Unlike the freeze-kill test that uses liquid nitrogen to create dead brood, the UBeeO test simulates what bees would naturally encounter.

“Rather than using liquid nitrogen to kill the developing pupae or larvae, you are using a blend of synthetic pheromones that mimics the same chemicals that are emitted by dying or diseased brood,” explained Alger.

“So rather than testing the bees’ ability to identify dead brood, you are testing the bees’ ability to identify diseased brood, which means that this test is a little bit more selective and realistic to what bees experience.”

Wagoner began developing UBeeO during her doctoral studies and went on to co-found Optera, a company focused on bringing the test to beekeepers. Since becoming available in 2024, the test has been tried in over ten countries.

“It’s a really young technology,” said Wagoner. “We’ve now tested it in over 10 different countries, and there are breeding programs in at least five now, so there’s a lot more data to come.”

Bee colony test scores

To examine how well UBeeO works, scientists used it in three regions – Vermont, North Carolina, and Australia.

The bee colony test is simple: synthetic pheromones are sprayed onto a patch of brood cells, and after two hours, researchers check how many cells the bees have uncapped.

This response is scored as the UBeeO percentage. Higher scores mean more cells were inspected, which usually indicates better hygienic behavior.

The results showed that colonies with higher UBeeO scores tended to have lower levels of disease, including fungal infections like chalkbrood and parasites like Varroa mites.

“What we found, at least with this Australian dataset, is they only needed to achieve a 13% response on the UBeeO test to be really pretty resistant to chalkbrood. In contrast, colonies need to achieve a response of 55 or 60% on the UBeeO test to be resistant to mites,” explained Wagoner.

“The honey bee responsiveness largely depends on how virulent or how harmful the specific disease is to the brood.
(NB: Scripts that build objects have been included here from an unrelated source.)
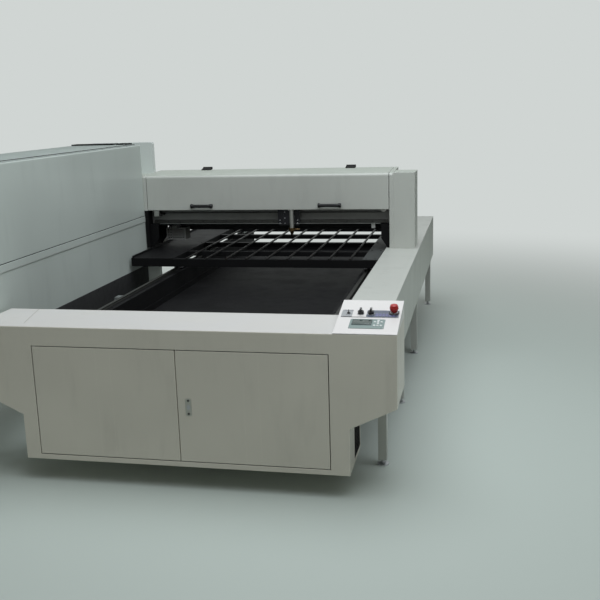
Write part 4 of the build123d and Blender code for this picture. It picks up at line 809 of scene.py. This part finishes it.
class CUTTER_OT_finishes(Operator):
    """Give every part of the frame its paint, metal or plastic"""
    bl_idname = "cutter.finishes"
    bl_label = "Finishes"

    def execute(self, context):
        make_finishes(context.scene.cutter_colours)
        slots = {part["node"]: part["material_slot"] for part in frame["record"]["subparts"]}
        # The rear housing takes the brighter copy of the cabinet enamel: painted light.
        slots.update(table_screw="screw_thread", rear_housing="cabinet_paint_painted_light", linear_guides="guide_dark",
                     travel_stops="stop_pair", lock_plate="lock_coat")
        for name, node in NODES.items():
            node.data.materials.clear()
            node.data.materials.append(FINISHES[slots[name]])
            for polygon in node.data.polygons:
                polygon.material_index = 0
        return DONE


class CUTTER_OT_front_details(Operator):
    """Add a painted shadow line across the shelf, a black sheet of painted shade on the wall beside the front
    cabinet, and screws on both
    """
    bl_idname = "cutter.front_details"
    bl_label = "Front cabinet details"

    def execute(self, context):
        low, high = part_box("front_cabinet")
        # A dark strip across the shelf along the edge of a cast shadow: painted shadow.
        start, end = Vector((-0.5000, low.y + 0.060, high.z)), Vector((-0.5690, high.y - 0.004, high.z))
        run = end - start
        turn = Matrix.Translation(start) @ Matrix.Rotation(math.atan2(run.y, run.x), 4, "Z")
        block_piece("shelf_painted_shadow_line", "machine", "shadow_line_paint",
                    [((0.0, -0.0012, 0.0), (run.length, 0.0012, 0.0006))], turn=turn)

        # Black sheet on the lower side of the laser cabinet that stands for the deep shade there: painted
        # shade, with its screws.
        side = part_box("laser_cabinet")[1].x - 0.003
        face = side + 0.0028
        block_piece("cabinet_side_shade_sheet", "machine", "rubber_seal",
                    [((side, low.y + 0.36, 0.430), (face, 0.262, 0.618))], 0.001)
        points = grid(RIGHT, face, spaced(low.y + 0.40, low.y + 2.08, 8), (0.445, 0.603))
        screws("cabinet_shade_sheet_screws", "machine", points, 0.0045, 0.0016, black=True)

        low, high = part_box("lock_plate")
        points = grid(FRONT, (low.x + high.x) / 2, low.y, (low.z + 0.010, high.z - 0.010))
        screws("lock_plate_screws", "door_right", points, 0.0046, 0.0016, black=True)
        points = corner_points(*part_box("side_vent"), 0, 1, 0.008)
        screws("side_vent_screws", "machine", points, 0.004, 0.0016, black=True)
        points = corner_points(*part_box("mounting_plate"), 1, -1, 0.018)
        bolts("mounting_plate_screws", "machine", points, 0.007, 0.005)

        points = []
        for low, middle, high in islands("drive_units"):
            xs = ((low.x + middle.x) / 2, (middle.x + high.x) / 2)
            points += grid(FRONT, xs, low.y, (low.z + 0.009, high.z - 0.009))
        screws("drive_unit_screws", "machine", points, 0.003, 0.0016)
        return DONE


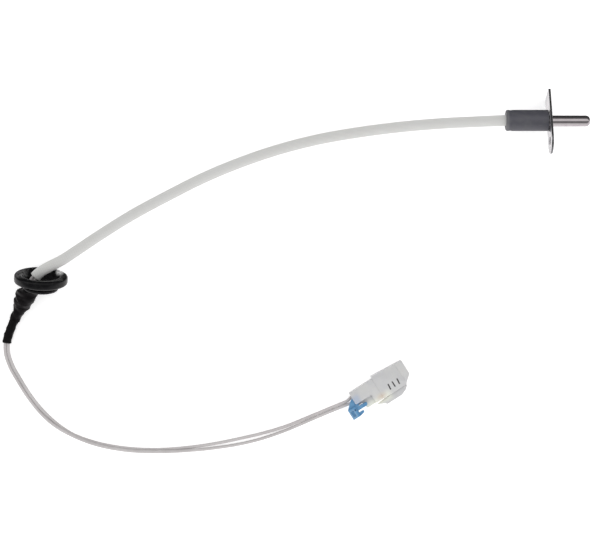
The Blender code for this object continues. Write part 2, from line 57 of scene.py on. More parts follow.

Chalkbrood kills the brood, so the bees don’t have to be as sensitive to detect it.”

The Varroa mite poses a greater challenge. These tiny invaders reproduce inside sealed cells and feed on developing bees.

If the nurse bees don’t intervene, the mites are released into the colony, spreading disease and weakening the hive. By uncapping these cells early, bees can interrupt the mite’s life cycle.

Smarter colonies without chemicals

Interestingly, the UBeeO test also detected colonies that were more resistant to Vairimorpha (formerly known as Nosema). This is a disease that affects adult bees, not brood. That raises new questions about how hygienic behavior might influence adult bee health.

“In the case of Vairimorpha, what they’re doing is kind of the mystery,” said Alger. “There might be other behaviors that hygienic colonies are performing aside of what we know.”

As researchers continue to explore these questions, the hope is that tools like UBeeO will make it easier for beekeepers to raise stronger, more self-sufficient bees – and reduce their reliance on chemical treatments.

For a profession facing some of the steepest challenges in agriculture today, that help can’t come soon enough.

The full study was published in the journal Frontiers in Bee Science.